Swiss bank Credit Suisse has plucked industry veteran James Hong from retirement to become its first private banking chief executive for Hong Kong.

Hong, who started his new job on September 1, has worked in asset management and private banking for 25 years. Most recently he was chairman of Greater China at UBS Global Asset Management from 2004 to 2009 before retiring. Prior to that he was UBS’s head of alternative and quantitative investments for Asia.

AsianInvestor has also been informed that Betty Tsui and Edith Lau have quit UBS Wealth Management. Tsui has been working as a managing director and regional market manager for China, while Lau was a managing director and desk head for North China.

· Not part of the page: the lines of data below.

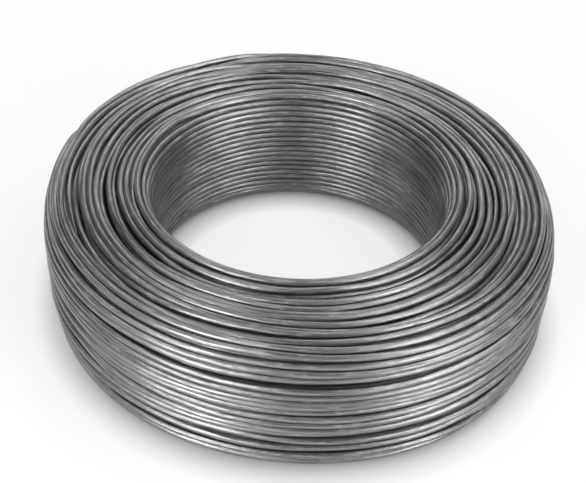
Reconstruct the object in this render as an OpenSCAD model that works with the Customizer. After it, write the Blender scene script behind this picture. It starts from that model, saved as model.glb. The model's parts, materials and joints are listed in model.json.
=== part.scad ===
// Coil of single-core electrical wire, lying flat with its axis upright.
// One turned solid: every turn that shows on the bore, the top, the outside and
// the underside is a true ring, and the turns inside the winding are one core.
// Millimetres, origin on the coil's axis at the floor, +Z up through the bore.

/* [Coil] */
// outside diameter over the outermost turns
coil_od = 200; // [160:1:280]
// diameter of the bore, the size of the mandrel it was wound on
bore_d = 110; // [80:1:150]
// height over the top and bottom turns
coil_h = 52; // [36:1:90]

/* [Wire] */
// diameter over the insulation
wire_d = 2.4; // [2:0.1:5]
// depth that the soft insulation is flattened where it bears on mandrel and floor
bearing_flat = 0.1; // [0.05:0.01:0.3]

/* [Winding shape] */
// how far the outside has slumped in at the top, measured across the coil
shoulder_top_w = 9; // [6:0.5:20]
// how far down the outside that slump reaches
shoulder_top_h = 28; // [8:0.5:40]
// rounding between the outside and the underside, measured across the coil
shoulder_foot_w = 7; // [6:0.5:20]
// height of that rounding
shoulder_foot_h = 9; // [6:0.5:20]
// how far the mouth of the bore flares at the top, measured across the coil
lip_top_w = 6; // [5:0.5:12]
// how far down the bore that flare reaches
lip_top_h = 15; // [6:0.5:25]
// rounding between the underside and the bore, measured across the coil
lip_foot_w = 7; // [5:0.5:12]
// height of that rounding
lip_foot_h = 9; // [6:0.5:20]

/* [Lay of the turns] */
// smallest spacing of the turns laid against the mandrel, in wire diameters
lay_bore = 1.02; // [1.01:0.01:1.3]
// smallest spacing of the turns that spread over the flared mouth, in wire diameters
lay_lip = 1.1; // [1.05:0.01:1.4]
// smallest spacing of the loose turns on the top, in wire diameters
lay_top = 1.27; // [1.01:0.01:1.5]
// smallest spacing of the turns on the outside, in wire diameters
lay_wall = 1.18; // [1.01:0.01:1.4]
// smallest spacing of the turns on the underside, in wire diameters
lay_foot = 1.1; // [1.01:0.01:1.4]
// most that a loose turn on the top sinks between its neighbours, in wire diameters
sink_top = 0.3; // [0:0.05:0.5]
// most that a turn on the outside sinks between its neighbours, in wire diameters
sink_wall = 0.15; // [0:0.05:0.4]

/* [Colour] */
// insulation colour
wire_colour = [0.56, 0.56, 0.57];

/* [Hidden] */
wire_r = wire_d / 2;
coil_r = coil_od / 2;
bore_r = bore_d / 2;

// the lines that the centres of the visible turns stand on
x_in = bore_r + wire_r - bearing_flat;
x_out = coil_r - wire_r;
z_lo = wire_r - bearing_flat;
z_hi = coil_h - wire_r;

// half-axes of the rounded corners of those lines; on a low coil the tall upper
// ones give way, so that one turn's height of straight side is left
lip_foot = [lip_foot_w, lip_foot_h] - [wire_r, wire_r];
foot = [shoulder_foot_w, shoulder_foot_h] - [wire_r, wire_r];
lip = [lip_top_w - wire_r, min(lip_top_h, coil_h - lip_foot_h - wire_d) - wire_r];
shoulder = [shoulder_top_w - wire_r,
            min(shoulder_top_h, coil_h - shoulder_foot_h - wire_d) - wire_r];

// centres of the four corner ellipses
at_lip_foot = [x_in + lip_foot.x, z_lo + lip_foot.y];
at_foot = [x_out - foot.x, z_lo + foot.y];
at_shoulder = [x_out - shoulder.x, z_hi - shoulder.y];
at_lip = [x_in + lip.x, z_hi - lip.y];

// whole steps, none shorter than the pitch, in a length
function steps(len, pitch) = max(1, floor(len / pitch));

// turn centres from a up to, but not at, b; after the first they sink unevenly towards the core
function lay_line(a, b, lay, sink = [0, 0]) =
    let (n = steps(norm(b - a), lay * wire_d))
    [for (i = [0 : n - 1]) a + (b - a) * i / n + sink * wire_d * (1 - cos(i * 137.5)) / 2];

// a point of the ellipse about c with half-axes ab
function on_ellipse(c, ab, angle) = c + [ab.x * cos(angle), ab.y * sin(angle)];

// pairs of length run and angle, every three degrees of a quarter ellipse
function length_table(ab, from) = [
    for (k = 0, run = 0; k <= 30;
         run = run + norm(on_ellipse([0, 0], ab, from + 3 * k + 3)
                          - on_ellipse([0, 0], ab, from + 3 * k)),
         k = k + 1)
        [run, from + 3 * k]];

// turn centres evenly along a quarter ellipse that starts at angle from, its end left out
function lay_arc(c, ab, from, lay) =
    let (table = length_table(ab, from), len = table[30][0], n = steps(len, lay * wire_d))
    [for (i = [0 : n - 1]) on_ellipse(c, ab, lookup(len * i / n, table))];

// the loop of visible turns: out under the coil, up the outside, in over the top, down the bore
turns = concat(
    lay_line([at_lip_foot.x, z_lo], [at_foot.x, z_lo], lay_foot),
    lay_arc(at_foot, foot, 270, lay_foot),
    lay_line([x_out, at_foot.y], [x_out, at_shoulder.y], lay_wall, [-sink_wall, 0]),
    lay_arc(at_shoulder, shoulder, 0, lay_wall),
    lay_line([at_shoulder.x, z_hi], [at_lip.x, z_hi], lay_top, [0, -sink_top]),
    lay_arc(at_lip, lip, 90, lay_lip),
    lay_line([x_in, at_lip.y], [x_in, at_lip_foot.y], lay_bore),
    lay_arc(at_lip_foot, lip_foot, 180, lay_foot)
);

// one turn seen end on
module turn_section(at) {
    translate(at) circle(r = wire_r, $fn = 40);
}

// the winding's section: the ring of visible turns on a core through their centres,
// flattened where the coil bore on its mandrel and where it rests
module winding_section() {
    difference() {
        union() {
            polygon(turns);
            for (t = turns) turn_section(t);
        }
        translate([0, -wire_d]) square([bore_r, coil_h + 2 * wire_d]);
        translate([0, -wire_d]) square([coil_r + wire_d, wire_d]);
    }
}

module wire_coil() {
    color(wire_colour)
        rotate_extrude($fn = 200) winding_section();
}

wire_coil();
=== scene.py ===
import json
import math

import bpy
import numpy as np
from mathutils import Matrix, Vector


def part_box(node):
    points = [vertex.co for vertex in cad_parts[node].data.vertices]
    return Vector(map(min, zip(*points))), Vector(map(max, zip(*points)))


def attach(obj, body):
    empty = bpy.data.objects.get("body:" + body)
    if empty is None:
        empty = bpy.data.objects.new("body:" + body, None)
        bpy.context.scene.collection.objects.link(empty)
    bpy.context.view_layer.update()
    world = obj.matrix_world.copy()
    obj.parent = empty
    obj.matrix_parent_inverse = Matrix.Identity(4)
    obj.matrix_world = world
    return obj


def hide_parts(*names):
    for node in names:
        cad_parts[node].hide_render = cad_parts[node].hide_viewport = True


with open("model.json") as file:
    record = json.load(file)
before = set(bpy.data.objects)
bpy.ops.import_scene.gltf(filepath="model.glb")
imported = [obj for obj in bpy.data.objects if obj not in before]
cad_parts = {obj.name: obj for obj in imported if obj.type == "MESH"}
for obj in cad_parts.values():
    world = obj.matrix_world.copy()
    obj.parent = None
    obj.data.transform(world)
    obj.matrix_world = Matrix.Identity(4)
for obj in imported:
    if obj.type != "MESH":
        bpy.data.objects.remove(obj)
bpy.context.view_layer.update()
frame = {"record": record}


# ---- The winding ---------------------------------------------------------------------------
# One length of solid copper wire in a smooth plastic jacket, wound back and forth in layers on
# a round former and slipped off it: tight where it bore on the former, loose everywhere else,
# flared at the mouth of the bore and slumped in at the top of its outside.
wire_d = 0.0024
coil_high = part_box("wire_coil")[1]
coil_r, coil_h = min(coil_high[:2]), coil_high[2]
bore_r = next(m for m in frame["record"]["mounts"] if m["name"] == "bore")["dims"]["r_mm"] / 1000
r_in, z_low, z_high = bore_r + wire_d / 2, wire_d / 2, coil_h - wire_d / 2

# The four rounded corners of the winding's section, each as its width and its height.
mouth, shoulder = (0.0048, 0.0138), (0.0058, 0.02)
mouth_foot, foot = (0.0058, 0.0078), (0.0058, 0.0078)

# How far the outside has eased out of round, as shares of its radius, and the oval's azimuth.
oval, oval_way, square = 0.025, 2.08, 0.006


def eased(angle):
    """How far out of round the outside has eased at an azimuth, as a share of its radius: oval
    along the azimuth oval_way, and a little square towards the corners between X and Y."""
    return oval * np.cos(2 * (angle - oval_way)) - square * np.cos(4 * angle)


# The outermost centres' radius is the one at which the eased coil just fills its square box.
about = np.linspace(0, 2 * np.pi, 720)
r_out = ((coil_r - wire_d / 2)
         / ((1 + eased(about)) * np.maximum(abs(np.cos(about)), abs(np.sin(about)))).max())


def corner(into, size):
    """Distance in from the straight at a rounded corner: a quarter ellipse of the two half-axes
    size, where into is how far the point lies inside the corner, measured along the straight."""
    return size[0] * (1 - np.sqrt(1 - np.clip(into / size[1], 0, 1) ** 2))


def bore_line(z):
    """Radius of the innermost turns' centres at height z: the former, flared at both ends."""
    return (r_in + corner(z - z_high + mouth[1], mouth)
            + corner(z_low + mouth_foot[1] - z, mouth_foot))


def outside_line(z):
    """Radius of the outermost turns' centres at height z: upright, rounded in at both ends."""
    return (r_out - corner(z - z_high + shoulder[1], shoulder)
            - corner(z_low + foot[1] - z, foot))


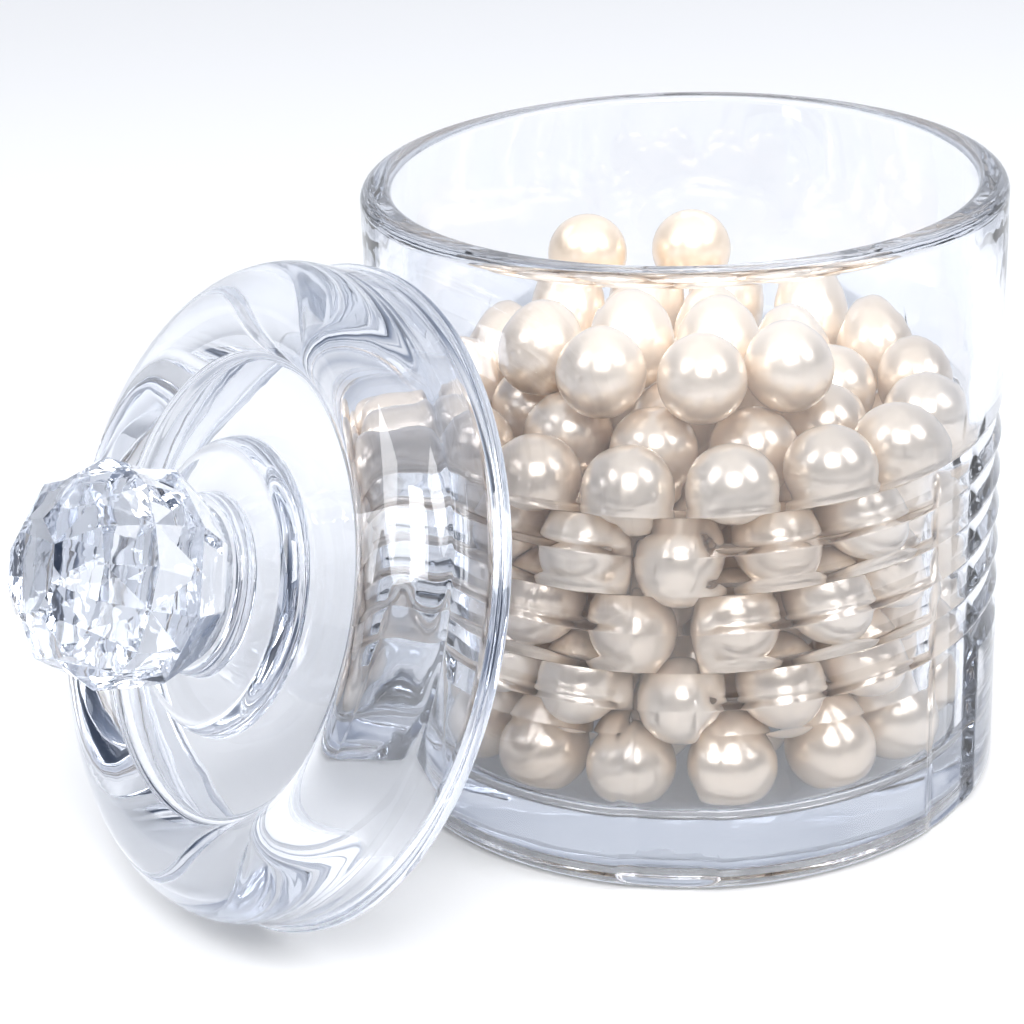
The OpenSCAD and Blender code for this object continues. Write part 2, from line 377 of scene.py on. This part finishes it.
def jar_outline(s):
    """Half outline of the plain jar with its ribs, from the middle of the foot round to the inner floor."""
    r, h, kick_r, heel = s.jar_radius, s.jar_height, s.jar_radius - 9 * MM, 3 * MM
    inner, fillet, rim_out, rim_in = r - s.wall, 5 * MM, 2.2 * MM, 1.2 * MM
    soft, crest, bend = 0.5 * MM, r - 0.02 * MM, 1.6 * MM
    under = 0.37 * s.rib_pitch
    above = s.rib_pitch - under

    def touch(rise):
        x = bend - s.cut_depth
        return math.degrees(math.atan2(rise, x) - math.copysign(math.acos(bend / math.hypot(x, rise)), rise))

    low, high = touch(-under), touch(above)
    first = s.groove_low - above
    last = s.groove_low + (s.groove_count - 1) * s.rib_pitch + under
    foot = joined([(0, s.kick)], line((kick_r - 12 * MM, s.kick), (kick_r - soft, s.kick), 2),
                  arc(kick_r - soft, s.kick - soft, soft, 90, 0, 4),
                  arc(kick_r + soft, soft, soft, 180, 270, 4),
                  arc(r - heel, heel, heel, 270, 360, 9), line((r, heel), (r, first - 0.4 * MM), 4))
    ribs = []
    for i in range(s.groove_count):
        z = s.groove_low + i * s.rib_pitch
        ribs += arc(crest - bend, z - above, bend, 0 if i == 0 else 0.5 * high, high, 5)
        end, start = ribs[-1], arc(crest - bend, z + under, bend, low, low, 1)[0]
        bottom = (crest - s.cut_depth, z)
        a, b = (Vector(p) - Vector(bottom) for p in (end, start))
        near = [tuple(Vector(bottom) + v.normalized() * s.groove_soft * k) for v in (a, b) for k in (1, 0.35)]
        middle = Vector(bottom) + (a.normalized() + b.normalized()) * s.groove_soft * 0.12
        ribs += line(end, near[0], 3)[1:] + [near[1], tuple(middle), near[3], near[2]]
        end_turn = 0 if i == s.groove_count - 1 else 0.45 * high
        ribs += [start] + arc(crest - bend, z + under, bend, low, end_turn, 5)
    wall = joined(line((r, last + 0.3 * MM), (r, s.flute_top + 3 * MM), 10), line((r, s.flute_top + 3 * MM),
                  (r, h - rim_out), 4),
                  arc(r - rim_out, h - rim_out, rim_out, 0, 90, 10),
                  arc(inner + rim_in, h - rim_in, rim_in, 90, 180, 7))
    inside = joined(line((inner, h - rim_in), (inner, s.floor + fillet), 5),
                    arc(inner - fillet, s.floor + fillet, fillet, 0, -90, 12),
                    line((inner - fillet, s.floor), (8 * MM, s.floor), 3), [(0, s.floor)])
    return joined(foot, ribs, wall, inside)


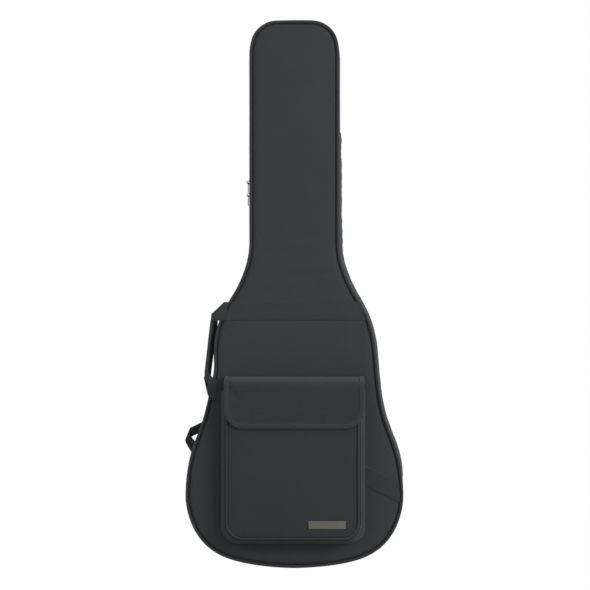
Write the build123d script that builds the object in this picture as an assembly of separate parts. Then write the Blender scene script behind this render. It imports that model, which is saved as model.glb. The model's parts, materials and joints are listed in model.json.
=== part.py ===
"""Padded gig bag for a full-size acoustic guitar, modelled piece by piece in millimetres.

The bag stands upright in its own frame: +Z runs along the neck, the front panel with the
pocket faces -Y, and the shoulder straps are on the +Y side. The shell (back panel and deep
rear side wall) and the lid (front panel and shallow front side wall) are two padded trays
that meet at the zip line. Every padded wall is an outer cover, a foam sheet and a lining.
"""

import os
from functools import lru_cache
from math import atan2, cos, degrees, hypot, radians, sin, sqrt, tan

from build123d import *

os.makedirs("parts", exist_ok=True)

# ---- Outline of the bag, seen from the front --------------------------------------------
piping_size = 6.0  # diameter of the cord sewn into both rims
piping_proud = 1.5  # how far the cord stands out past the side wall
lower_bout_half = 216.5  # half width at the widest place
lower_bout_height = 150.0
waist_half = 169.0
waist_height = 375.0
waist_heading = 95.0  # direction of the edge there, degrees from +X
shoulder_half = 123.5
shoulder_height = 553.0
shoulder_heading = 121.0
neck_half = 90.0
neck_foot_rise = 107.0  # from the shoulder up to the straight neck
collar_drop = 72.0  # from the top of the bag down to the end of the straight neck
crown_half = 70.0
crown_drop = 15.0
crown_heading = 138.0
bag_length = 1112.0

# ---- Padded walls -----------------------------------------------------------------------
bag_depth = 120.0  # between the outer faces of the front and the back panel
lid_depth = 42.0  # from the front face to the zip line
cover = 1.0  # woven outer fabric
foam = 10.0  # closed-cell foam sheet
lining = 1.0
panel_inset = piping_size - piping_proud + 0.5  # the panel covers stop inside the cord
cord_rise = 0.5  # how far the cord stands out past the panel's face
cord_sink = piping_size - cord_rise
wall = cover + foam + lining

# ---- Zip --------------------------------------------------------------------------------
zip_top_end = 887.0  # height where the zip ends on the hinge side, on the neck
zip_low_end = 183.0  # height where it ends on the lower bout
tape_width = 14.0  # one tape, from the zip line to its sewn edge
tape_free = 8.0  # how much of it is free of foam, so that the sliders can pass
chain_gap = 1.2  # between the two rows of the chain
chain_width = 3.6  # one row
chain_thick = 3.2
chain_rise = 1.3  # how far the chain stands out of the tape
slider_play = 0.4
slider_length = 15.0
slider_width = 11.0
slider_plate = 1.4
bridge_bore = 2.2  # radius of the eye in the slider's bridge
bridge_wall = 1.4
bridge_width = 2.0
upper_slider_height = 783.0
lower_slider_height = 757.0
pull_length = 21.0
pull_width = 7.0
pull_thick = 1.4
pull_pin = 1.2  # radius of the bar that hangs in the bridge

# ---- Hinge side -------------------------------------------------------------------------
slack_height = 9.0  # how far the slack fabric of the hinge side bulges
hinge_lean = 8.2  # degrees that the lid's swing line leans, along the lower bout and the head
hinge_play = 5.0  # between the swing line and the widest places of the outline

# ---- Webbing ----------------------------------------------------------------------------
web_width = 38.0
web_thick = 1.6
web_play = 0.4
upper_band_drop = 33.0  # from the shoulder down to the middle of the band across the bag
cross_band_slope = 27.0  # degrees down to the right
handle_length = 165.0  # between the middles of its sewn ends, along the bag
handle_inset = 1.0  # its upper end is sewn this far inside the bag's edge
handle_low_inset = 7.3  # and the lower end this much further in
band_sag = 2.0  # the slanting band meets the handle this far below its middle
handle_out = 26.0  # reach of the handle past its swing line
grip_turn = 14.0  # the grip stands nearly edge on to the front
corner_fold = 26.0  # height of the slanting folds where the legs turn into the grip
grip_lift = 0.6  # the grip's near edge is this far behind the face of the legs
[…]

Like Hong, Tsui is an industry veteran, having been a market manager with Standard Chartered Private Bank before the business was acquired by Swiss Bank Corp (SBC) in the mid-1990s.

Sources say Tsui was close to Hong and suspect that both Tsui and Lau will join Credit Suisse in a similar capacity, although a spokesperson for Credit Suisse in Hong Kong declined to comment.

However, a UBS spokesman in Hong Kong says Tsui and Lau are still employed by the firm. It is unclear whether UBS is trying to renegotiate to keep the pair or they are working out their notice period.

Credit Suisse created private banking CEO roles for Hong Kong and Singapore earlier this year amid a management restructure. It scrapped the North Asia and Southeast Asia head posts in favour of having 10 heads of geographic markets or regions, all reporting directly to Credit Suisse’s Asia-Pacific head of private banking Marcel Kreis.

Hong has now taken over as Hong Kong CEO from Kreis who had been performing the function on an interim basis. Former UBS staffer Tee Fong Seng is Credit Suisse’s private banking CEO for Singapore, in addition to his responsibilities as Asia-Pacific vice-chairman for private banking and head of ultra-high-net-worth individuals (UHNWIs) for Asia-Pacific.

The restructuring of Credit Suisse’s private banking management team saw Anuj Khanna move from head of private banking for North Asia to chief operating officer for Asia-Pacific private banking. This followed the departure of previous COO Tom Allen.

At the same time Francois Monnet was switched from head of private banking for Southeast Asia to become head of UHNWIs covering all markets except China, Hong Kong and Taiwan.

Credit Suisse argued at the time that the new structure empowered market leaders with greater ownership, accountability and responsibility for their businesses, while at the same time strengthening the leadership foundation of the franchise.

Asked why the bank had introduced the roles of private banking CEO, a spokeswoman for Credit Suisse said: “The private banking CEOs oversee the development of their respective franchises and drive client delivery and service across their locations.

“All department heads from front to back in both locations report to the private banking CEOs in Hong Kong and Singapore for governance and supervisory responsibilities, in addition to their respective global functional reporting,” she added.

Credit Suisse says Hong will provide client coverage and facilitate collaboration across its investment banking, private banking and asset management divisions.

But a senior industry source says: “This is about dividing onshore and offshore responsibilities. Hong is the location head and he will have all the offshore heads sitting in Hong Kong reporting in to him. But the onshore heads are separate. Effectively, Credit Suisse is mirroring the structure at UBS, where Allen Lo, for example, is Hong Kong wealth management CEO.”

Hong retired in 2009, but was keen to stay in the market, say sources. In 1996 he joined the former SBC -- which merged with UBS in 1998 -- as regional head of product development and market for private banking.

He has also worked for Standard Chartered’s international private banking business, first as area head for North Asia and then as global head of marketing. He also spent years covering Asia with Citibank in the US and Bank Liechtenstein in Hong Kong.